• **OBJECTIVE**:
Return each line of the material verbatim.

• **RECORDED DATA**:
•••

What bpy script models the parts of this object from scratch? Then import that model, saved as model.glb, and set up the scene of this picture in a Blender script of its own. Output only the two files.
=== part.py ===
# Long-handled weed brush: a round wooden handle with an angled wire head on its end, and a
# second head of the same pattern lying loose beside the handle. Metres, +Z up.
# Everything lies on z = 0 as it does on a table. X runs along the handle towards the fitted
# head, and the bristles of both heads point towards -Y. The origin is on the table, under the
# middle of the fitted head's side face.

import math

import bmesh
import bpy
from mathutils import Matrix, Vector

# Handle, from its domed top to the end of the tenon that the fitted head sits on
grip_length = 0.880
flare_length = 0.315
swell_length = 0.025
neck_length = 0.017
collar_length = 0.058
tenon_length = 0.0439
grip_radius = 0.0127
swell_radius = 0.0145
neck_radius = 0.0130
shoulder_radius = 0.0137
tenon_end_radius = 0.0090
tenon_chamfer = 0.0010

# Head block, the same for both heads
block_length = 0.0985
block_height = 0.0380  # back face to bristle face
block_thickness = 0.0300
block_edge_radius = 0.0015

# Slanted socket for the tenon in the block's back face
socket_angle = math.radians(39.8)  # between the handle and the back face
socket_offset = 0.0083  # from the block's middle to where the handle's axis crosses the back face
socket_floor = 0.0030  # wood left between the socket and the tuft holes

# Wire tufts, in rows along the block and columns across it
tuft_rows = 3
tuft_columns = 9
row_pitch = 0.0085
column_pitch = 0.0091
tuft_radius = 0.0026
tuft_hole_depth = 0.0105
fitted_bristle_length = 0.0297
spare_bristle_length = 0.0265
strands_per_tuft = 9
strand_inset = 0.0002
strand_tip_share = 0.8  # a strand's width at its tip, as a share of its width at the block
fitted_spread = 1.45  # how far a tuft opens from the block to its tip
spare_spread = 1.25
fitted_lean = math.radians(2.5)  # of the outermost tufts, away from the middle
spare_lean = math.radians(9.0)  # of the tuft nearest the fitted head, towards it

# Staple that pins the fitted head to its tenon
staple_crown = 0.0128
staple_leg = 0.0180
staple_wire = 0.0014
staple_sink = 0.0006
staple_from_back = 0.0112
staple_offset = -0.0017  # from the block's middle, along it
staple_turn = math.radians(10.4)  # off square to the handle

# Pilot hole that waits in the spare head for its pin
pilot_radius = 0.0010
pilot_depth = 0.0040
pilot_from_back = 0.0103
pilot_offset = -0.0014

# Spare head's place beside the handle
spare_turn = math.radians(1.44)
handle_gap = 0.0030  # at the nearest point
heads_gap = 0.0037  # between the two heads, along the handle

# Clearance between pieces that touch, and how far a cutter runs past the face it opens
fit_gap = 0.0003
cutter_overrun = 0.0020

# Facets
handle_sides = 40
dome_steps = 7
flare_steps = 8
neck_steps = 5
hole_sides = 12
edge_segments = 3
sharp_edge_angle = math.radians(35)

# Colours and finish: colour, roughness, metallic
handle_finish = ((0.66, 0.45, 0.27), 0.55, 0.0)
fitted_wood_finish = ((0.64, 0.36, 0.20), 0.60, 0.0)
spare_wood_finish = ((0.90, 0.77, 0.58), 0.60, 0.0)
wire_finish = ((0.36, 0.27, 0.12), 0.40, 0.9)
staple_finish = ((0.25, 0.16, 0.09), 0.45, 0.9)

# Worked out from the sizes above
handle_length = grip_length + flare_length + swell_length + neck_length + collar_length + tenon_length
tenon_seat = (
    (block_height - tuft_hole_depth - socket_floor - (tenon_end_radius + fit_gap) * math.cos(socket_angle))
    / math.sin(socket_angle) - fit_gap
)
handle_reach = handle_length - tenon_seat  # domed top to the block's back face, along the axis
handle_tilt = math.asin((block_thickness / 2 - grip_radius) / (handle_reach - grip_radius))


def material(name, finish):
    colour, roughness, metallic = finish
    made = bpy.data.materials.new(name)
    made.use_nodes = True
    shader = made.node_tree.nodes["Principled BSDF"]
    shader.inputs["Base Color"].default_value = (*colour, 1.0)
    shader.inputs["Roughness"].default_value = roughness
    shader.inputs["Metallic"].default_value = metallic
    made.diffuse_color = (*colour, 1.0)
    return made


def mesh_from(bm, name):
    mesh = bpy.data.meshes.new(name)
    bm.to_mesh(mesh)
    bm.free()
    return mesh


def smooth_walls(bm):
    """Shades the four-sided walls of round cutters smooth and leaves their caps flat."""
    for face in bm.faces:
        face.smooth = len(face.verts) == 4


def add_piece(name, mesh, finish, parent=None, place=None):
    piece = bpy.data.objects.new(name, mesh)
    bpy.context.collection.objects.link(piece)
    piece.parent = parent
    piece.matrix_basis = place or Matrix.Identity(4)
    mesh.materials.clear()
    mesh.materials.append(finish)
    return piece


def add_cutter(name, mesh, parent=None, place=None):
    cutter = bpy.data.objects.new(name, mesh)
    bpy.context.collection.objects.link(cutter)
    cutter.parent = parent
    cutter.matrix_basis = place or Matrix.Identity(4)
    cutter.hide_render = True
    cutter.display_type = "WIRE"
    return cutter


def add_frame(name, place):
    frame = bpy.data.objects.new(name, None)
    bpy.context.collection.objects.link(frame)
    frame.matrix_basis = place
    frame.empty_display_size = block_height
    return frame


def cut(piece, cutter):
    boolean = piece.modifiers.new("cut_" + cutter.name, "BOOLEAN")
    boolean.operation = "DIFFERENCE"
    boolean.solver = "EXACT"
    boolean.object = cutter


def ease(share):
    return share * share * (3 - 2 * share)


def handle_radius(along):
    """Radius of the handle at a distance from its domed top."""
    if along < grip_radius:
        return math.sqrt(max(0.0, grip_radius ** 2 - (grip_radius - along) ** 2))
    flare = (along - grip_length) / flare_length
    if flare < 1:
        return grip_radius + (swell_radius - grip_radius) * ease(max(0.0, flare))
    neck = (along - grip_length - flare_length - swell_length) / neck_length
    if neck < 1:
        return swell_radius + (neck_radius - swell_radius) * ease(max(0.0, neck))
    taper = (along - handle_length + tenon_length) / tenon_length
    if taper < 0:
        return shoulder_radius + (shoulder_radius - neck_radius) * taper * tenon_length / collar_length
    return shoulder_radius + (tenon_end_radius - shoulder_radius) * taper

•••

• **THE ANSWER**:
What bpy script models the parts of this object from scratch? Then import that model, saved as model.glb, and set up the scene of this picture in a Blender script of its own. Output only the two files.
=== part.py ===
# Long-handled weed brush: a round wooden handle with an angled wire head on its end, and a
# second head of the same pattern lying loose beside the handle. Metres, +Z up.
# Everything lies on z = 0 as it does on a table. X runs along the handle towards the fitted
# head, and the bristles of both heads point towards -Y. The origin is on the table, under the
# middle of the fitted head's side face.

import math

import bmesh
import bpy
from mathutils import Matrix, Vector

# Handle, from its domed top to the end of the tenon that the fitted head sits on
grip_length = 0.880
flare_length = 0.315
swell_length = 0.025
neck_length = 0.017
collar_length = 0.058
tenon_length = 0.0439
grip_radius = 0.0127
swell_radius = 0.0145
neck_radius = 0.0130
shoulder_radius = 0.0137
tenon_end_radius = 0.0090
tenon_chamfer = 0.0010

# Head block, the same for both heads
block_length = 0.0985
block_height = 0.0380  # back face to bristle face
block_thickness = 0.0300
block_edge_radius = 0.0015

# Slanted socket for the tenon in the block's back face
socket_angle = math.radians(39.8)  # between the handle and the back face
socket_offset = 0.0083  # from the block's middle to where the handle's axis crosses the back face
socket_floor = 0.0030  # wood left between the socket and the tuft holes

# Wire tufts, in rows along the block and columns across it
tuft_rows = 3
tuft_columns = 9
row_pitch = 0.0085
column_pitch = 0.0091
tuft_radius = 0.0026
tuft_hole_depth = 0.0105
fitted_bristle_length = 0.0297
spare_bristle_length = 0.0265
strands_per_tuft = 9
strand_inset = 0.0002
strand_tip_share = 0.8  # a strand's width at its tip, as a share of its width at the block
fitted_spread = 1.45  # how far a tuft opens from the block to its tip
spare_spread = 1.25
fitted_lean = math.radians(2.5)  # of the outermost tufts, away from the middle
spare_lean = math.radians(9.0)  # of the tuft nearest the fitted head, towards it

# Staple that pins the fitted head to its tenon
staple_crown = 0.0128
staple_leg = 0.0180
staple_wire = 0.0014
staple_sink = 0.0006
staple_from_back = 0.0112
staple_offset = -0.0017  # from the block's middle, along it
staple_turn = math.radians(10.4)  # off square to the handle

# Pilot hole that waits in the spare head for its pin
pilot_radius = 0.0010
pilot_depth = 0.0040
pilot_from_back = 0.0103
pilot_offset = -0.0014

# Spare head's place beside the handle
spare_turn = math.radians(1.44)
handle_gap = 0.0030  # at the nearest point
heads_gap = 0.0037  # between the two heads, along the handle

# Clearance between pieces that touch, and how far a cutter runs past the face it opens
fit_gap = 0.0003
cutter_overrun = 0.0020

# Facets
handle_sides = 40
dome_steps = 7
flare_steps = 8
neck_steps = 5
hole_sides = 12
edge_segments = 3
sharp_edge_angle = math.radians(35)

# Colours and finish: colour, roughness, metallic
handle_finish = ((0.66, 0.45, 0.27), 0.55, 0.0)
fitted_wood_finish = ((0.64, 0.36, 0.20), 0.60, 0.0)
spare_wood_finish = ((0.90, 0.77, 0.58), 0.60, 0.0)
wire_finish = ((0.36, 0.27, 0.12), 0.40, 0.9)
staple_finish = ((0.25, 0.16, 0.09), 0.45, 0.9)

# Worked out from the sizes above
handle_length = grip_length + flare_length + swell_length + neck_length + collar_length + tenon_length
tenon_seat = (
    (block_height - tuft_hole_depth - socket_floor - (tenon_end_radius + fit_gap) * math.cos(socket_angle))
    / math.sin(socket_angle) - fit_gap
)
handle_reach = handle_length - tenon_seat  # domed top to the block's back face, along the axis
handle_tilt = math.asin((block_thickness / 2 - grip_radius) / (handle_reach - grip_radius))


def material(name, finish):
    colour, roughness, metallic = finish
    made = bpy.data.materials.new(name)
    made.use_nodes = True
    shader = made.node_tree.nodes["Principled BSDF"]
    shader.inputs["Base Color"].default_value = (*colour, 1.0)
    shader.inputs["Roughness"].default_value = roughness
    shader.inputs["Metallic"].default_value = metallic
    made.diffuse_color = (*colour, 1.0)
    return made


def mesh_from(bm, name):
    mesh = bpy.data.meshes.new(name)
    bm.to_mesh(mesh)
    bm.free()
    return mesh


def smooth_walls(bm):
    """Shades the four-sided walls of round cutters smooth and leaves their caps flat."""
    for face in bm.faces:
        face.smooth = len(face.verts) == 4


def add_piece(name, mesh, finish, parent=None, place=None):
    piece = bpy.data.objects.new(name, mesh)
    bpy.context.collection.objects.link(piece)
    piece.parent = parent
    piece.matrix_basis = place or Matrix.Identity(4)
    mesh.materials.clear()
    mesh.materials.append(finish)
    return piece


def add_cutter(name, mesh, parent=None, place=None):
    cutter = bpy.data.objects.new(name, mesh)
    bpy.context.collection.objects.link(cutter)
    cutter.parent = parent
    cutter.matrix_basis = place or Matrix.Identity(4)
    cutter.hide_render = True
    cutter.display_type = "WIRE"
    return cutter


def add_frame(name, place):
    frame = bpy.data.objects.new(name, None)
    bpy.context.collection.objects.link(frame)
    frame.matrix_basis = place
    frame.empty_display_size = block_height
    return frame


def cut(piece, cutter):
    boolean = piece.modifiers.new("cut_" + cutter.name, "BOOLEAN")
    boolean.operation = "DIFFERENCE"
    boolean.solver = "EXACT"
    boolean.object = cutter


def ease(share):
    return share * share * (3 - 2 * share)


def handle_radius(along):
    """Radius of the handle at a distance from its domed top."""
    if along < grip_radius:
        return math.sqrt(max(0.0, grip_radius ** 2 - (grip_radius - along) ** 2))
    flare = (along - grip_length) / flare_length
    if flare < 1:
        return grip_radius + (swell_radius - grip_radius) * ease(max(0.0, flare))
    neck = (along - grip_length - flare_length - swell_length) / neck_length
    if neck < 1:
        return swell_radius + (neck_radius - swell_radius) * ease(max(0.0, neck))
    taper = (along - handle_length + tenon_length) / tenon_length
    if taper < 0:
        return shoulder_radius + (shoulder_radius - neck_radius) * taper * tenon_length / collar_length
    return shoulder_radius + (tenon_end_radius - shoulder_radius) * taper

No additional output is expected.